### Dataset excerpt

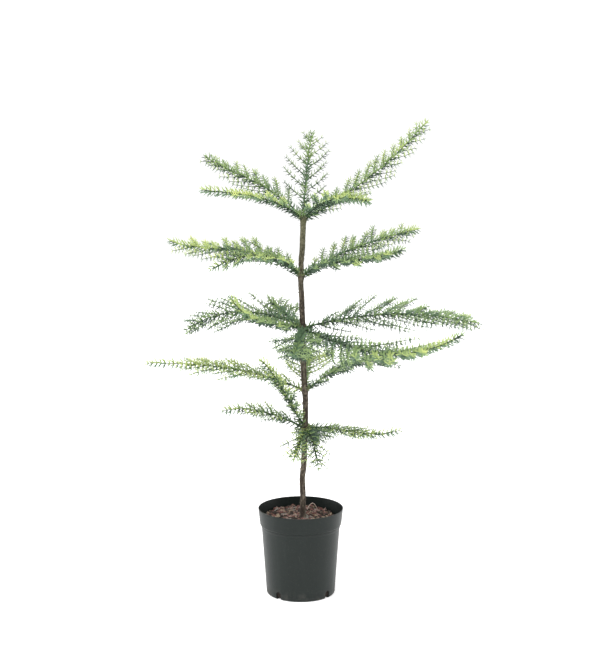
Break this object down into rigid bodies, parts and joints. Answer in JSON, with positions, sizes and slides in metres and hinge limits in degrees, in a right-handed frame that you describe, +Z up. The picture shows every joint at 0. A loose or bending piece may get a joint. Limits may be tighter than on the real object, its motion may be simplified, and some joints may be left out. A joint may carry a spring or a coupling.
{
  "type": "potted norfolk island pine",
  "caption": "Young potted conifer with a slim trunk and five airy tiers of flat needle fronds, in a round tapered nursery pot with a thick rim band.",
  "frame": {"origin": "middle of the pot's flat underside", "axes": "+Z up along the trunk, +X to the plant's right, +Y to its back"},
  "size_m": [0.7495, 0.5138, 1.0551],
  "materials": {
    "pot_plastic": "satin dark green-black moulded plastic",
    "potting_bark": "coarse red-brown bark chips and fibre",
    "bark": "rough grey-brown young bark",
    "needles": "satin green awl-shaped needles, yellow-green at the tips"
  },
  "bodies": {
    "root": {"pot": "pot_plastic", "soil": "potting_bark", "trunk": "bark", "bough_top_left_back": "bark", "bough_top_left_front": "bark", "bough_top_back": "bark", "bough_top_right_back": "bark", "bough_top_right_front": "bark", "bough_upper_left_back": "bark", "bough_upper_left_front": "bark", "bough_upper_right_back": "bark", "bough_upper_right_front": "bark", "bough_middle_left": "bark", "bough_middle_left_back": "bark", "bough_middle_left_front": "bark", "bough_middle_right_front": "bark", "bough_middle_right": "bark", "bough_middle_front": "bark", "bough_lower_left": "bark", "bough_lower_right": "bark", "bough_lower_back": "bark", "bough_lowest_left": "bark", "bough_lowest_left_front": "bark", "bough_lowest_right": "bark", "bough_lowest_front": "bark", "bough_lowest_right_front": "bark", "bough_lowest_back": "bark", "foliage_top_left_back": "needles", "foliage_top_left_front": "needles", "foliage_top_back": "needles", "foliage_top_right_back": "needles", "foliage_top_right_front": "needles", "foliage_upper_left_back": "needles", "foliage_upper_left_front": "needles", "foliage_upper_right_back": "needles", "foliage_upper_right_front": "needles", "foliage_middle_left": "needles", "foliage_middle_left_back": "needles", "foliage_middle_left_front": "needles", "foliage_middle_right_front": "needles", "foliage_middle_right": "needles", "foliage_middle_front": "needles", "foliage_lower_left": "needles", "foliage_lower_right": "needles", "foliage_lower_back": "needles", "foliage_lowest_left": "needles", "foliage_lowest_left_front": "needles", "foliage_lowest_right": "needles", "foliage_lowest_front": "needles", "foliage_lowest_right_front": "needles", "foliage_lowest_back": "needles"}
  },
  "joints": []
}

### Directions
Pick out every line of the listing containing the word "frame", and show those lines.

### Task answer
Break this object down into rigid bodies, parts and joints. Answer in JSON, with positions, sizes and slides in metres and hinge limits in degrees, in a right-handed frame that you describe, +Z up. The picture shows every joint at 0. A loose or bending piece may get a joint. Limits may be tighter than on the real object, its motion may be simplified, and some joints may be left out. A joint may carry a spring or a coupling.
  "frame": {"origin": "middle of the pot's flat underside", "axes": "+Z up along the trunk, +X to the plant's right, +Y to its back"},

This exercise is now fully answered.